The period between now and December 2005 will harbor great change in domestic sheet and shapes businesses. In this petri-dish environment, change is duty-bound to flourish.
Fallout hits all elements of the market, but let's focus on converters and distributors.
In 2001, GE Plastics purchased Commercial Plastics & Supply Corp. and Cadillac Plastics, buying about a third of the $2 billion sold through U.S. sheet, rod and tube distribution.
After the economy recovers, a bold new world awaits.
Additional megacorporations will join GE in the ownership of distribution. Laird Plastics has controlled a large piece (9 percent) for about a decade. Thyssen Krupp Materials & Services AG has 3-4 percent of the market with its 1996 purchase of Ain Plastics, and the resources for a larger platform. Another entrant might be an international player in the polycarbonate business, seeking to protect its markets.

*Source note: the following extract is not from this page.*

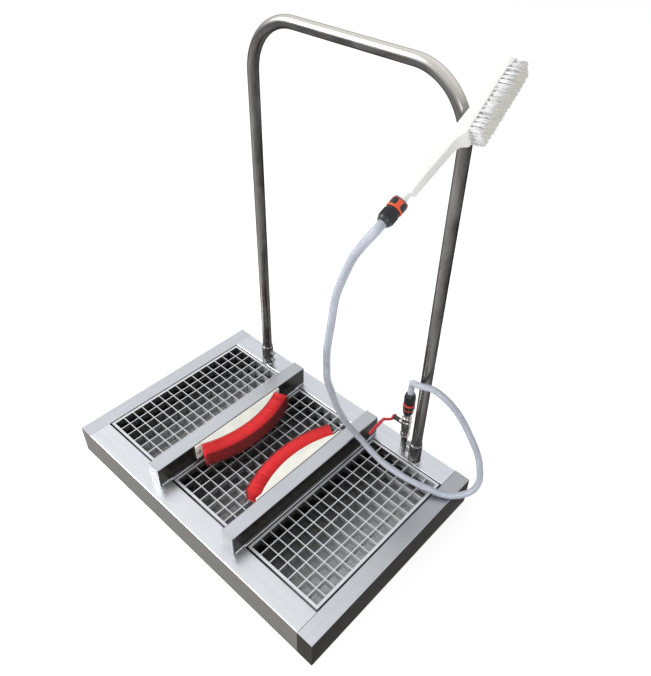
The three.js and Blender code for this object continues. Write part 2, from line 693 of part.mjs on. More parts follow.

Three or four megas will control 50-60 percent of plastic shapes distribution by 2005, centering their efforts with the traditional long-use markets: point of purchase, signage, architectural, transportation and governmental. They will gravitate toward markets that can be grown and supported through e-commerce.
The megas will stress polycarbonate, acrylic, PVC and engineered materials in sheet and film configurations. They will acquire one or more of the four firms producing acrylic sheet, and backwardly integrate to polymethyl methacrylate monomer production. They will buy significant assets in the engineered material and shapes businesses.
By 2005, cataloging and e-commerce will account for 65-70 percent of sales.
Who will the megas buy?
GE is in a contraction mode, purging acquired personnel, buildings and customers or products from its portfolio. Its share of the market has already fallen to about 25 percent. It does not need distribution infrastructure. If Thyssen expands further, it is a net buyer of buildings and locations, a position that would be the same for another mega.
Is there available distribution? Yes. There are eight multibranch regionals with public ownership or with owners nearing retirement and no apparent or credible succession plans. These firms own 30 percent of U.S. sales.
How about conversion? Beyond acrylics, only six to eight companies produce sheet or shapes and sell more than $50 million annually through distribution. These companies are focused on engineered materials, polyolefins, PVC and other resins. Of the 10-12 firms now producing materials under their own logo, six will be part of consolidations by 2005.
As change happens, the megas will tweak and adjust. Opportunity will rise. Proper perspective and planning will win as the game clock ticks through the coming months.
Wheeler is the principal of H. Wesley Wheeler Inc., a Bridgewater, N.J., consulting firm.